For the manga-lover in your life who just can't get enough Japanese comics, there is Yusaku Hanakuma's Tokyo Zombie (Last Gasp, $9.95), which tells the post-apocalyptic adventure story of, according to the cover synopsis, "two blue-collar factory workers and jiu-jitsu experts who deal with a zombie uprising in Tokyo." Once you read the book, however, you realize that something is a bit off: It's that Hanakuma belongs to the heta-uma style (translation: "so bad it's good") of primitive yet powerful illustration, making Tokyo Zombie an important contribution to manga translations in the United States.
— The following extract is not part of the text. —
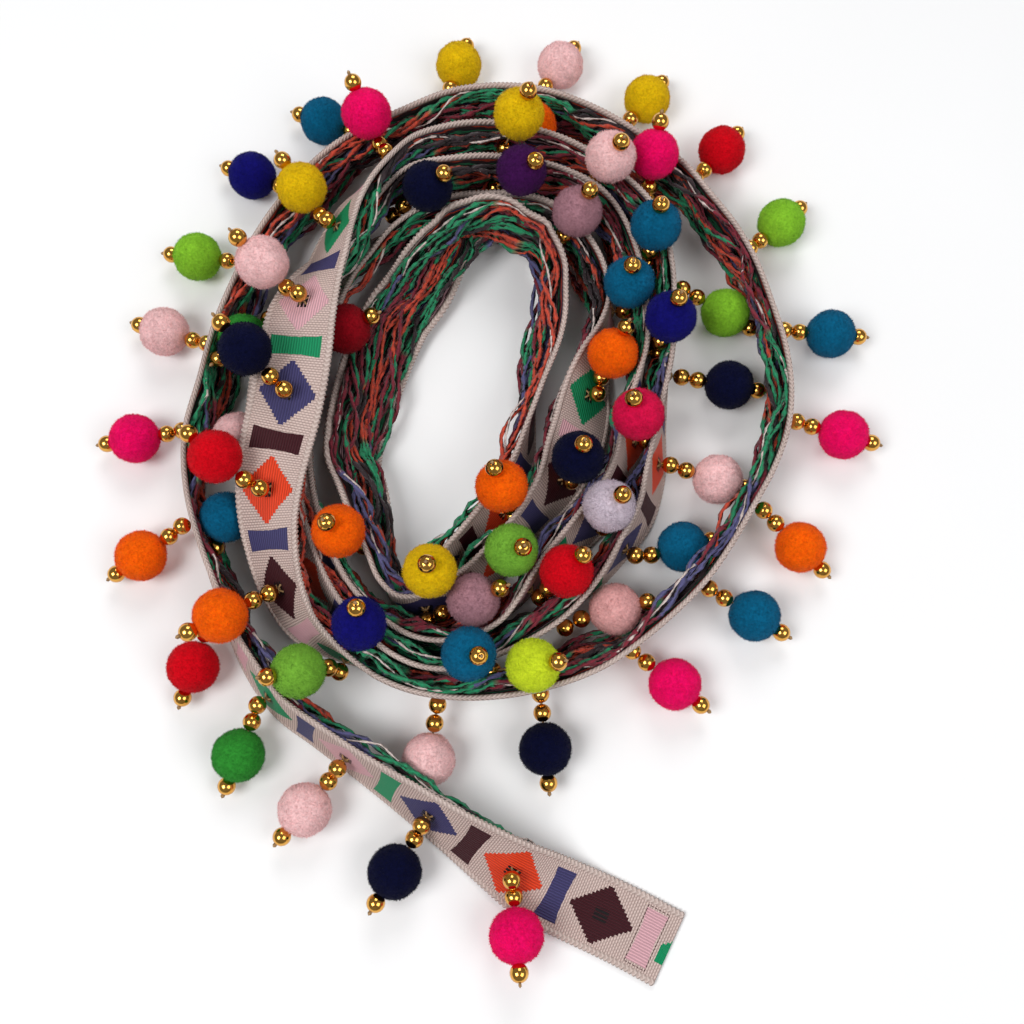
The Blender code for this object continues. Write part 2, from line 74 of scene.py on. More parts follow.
secondTurn = [
    (-44.8, -39.8, -8, 2), (-50.4, -32.0, -28, 6), (-53.4, -22.6, -42, 11),
    (-54.2, -11.8, -56, 17), (-53.3, -0.4, -72, 22), (-51.7, 8.0, -82, 25),
    (-49.7, 17.0, -88, 27), (-47.9, 27.0, -88, 28), (-46.8, 36.6, -86, 28),
    (-46.1, 45.2, -78, 26.5), (-45.1, 53.5, -65, 23), (-43.8, 62.3, -46, 18),
    (-42.3, 71.2, -38, 15.8), (-39.2, 80.8, -30, 15.8), (-33.5, 90.8, -16, 14),
    (-27.4, 98.4, -6, 11.5), (-18.2, 102.8, 0, 10), (-6.5, 104.6, 0, 9),
    (5.5, 103.6, 0, 7.5), (17.2, 100.1, 0, 6), (30.0, 91.8, 0, 4.5),
    (38.0, 84.5, 0, 3), (42.1, 76.5, 0, 2), (44.3, 66.0, 0, 1),
    (44.6, 54.0), (43.6, 40.5, -2), (39.9, 25.3, -10),
    (35.6, 8.3, -20), (33.4, -1.0, -18), (28.1, -12.0, -10),
    (21.8, -22.9), (15.1, -31.0, 12), (9.1, -35.6, 16),
    (-0.1, -40.6, 17), (-8.0, -43.8, 15), (-16.0, -45.6, 12),
    (-23.0, -45.0, 10), (-31.0, -41.5, 5), (-39.0, -34.5),
]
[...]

Finally, for the person who hates books yet needs a better and more compelling reason for doing so than sheer contrariness, there is Mikita Brottman's The Solitary Vice: Against Reading (Soft Skull Press, $14.95). Brottman, a British-educated literature professor living in Baltimore, makes the case that the solitary pastime of curling up with a good book is really not so different from indulging in onanism--or masturbation. Countering the oft-cited but never quantifiably proven maxim that reading is like feeding your mind the imaginative equivalent of broccoli, Vice argues for the idea that the act of reading doesn't improve you as a human being, but instead can quite possibly ruin your life "by turning it into a lonely and miserable ordeal."
There you have it: a small-press gift guide to meet the tastes of any out-of-work reader. Unless it has already gone under, remember to try your local independent bookstore first before acquiescing to chains--though they may soon be gone, too. In which case, after posting your updated résumé online, feel free to shop at any indie-book webstore.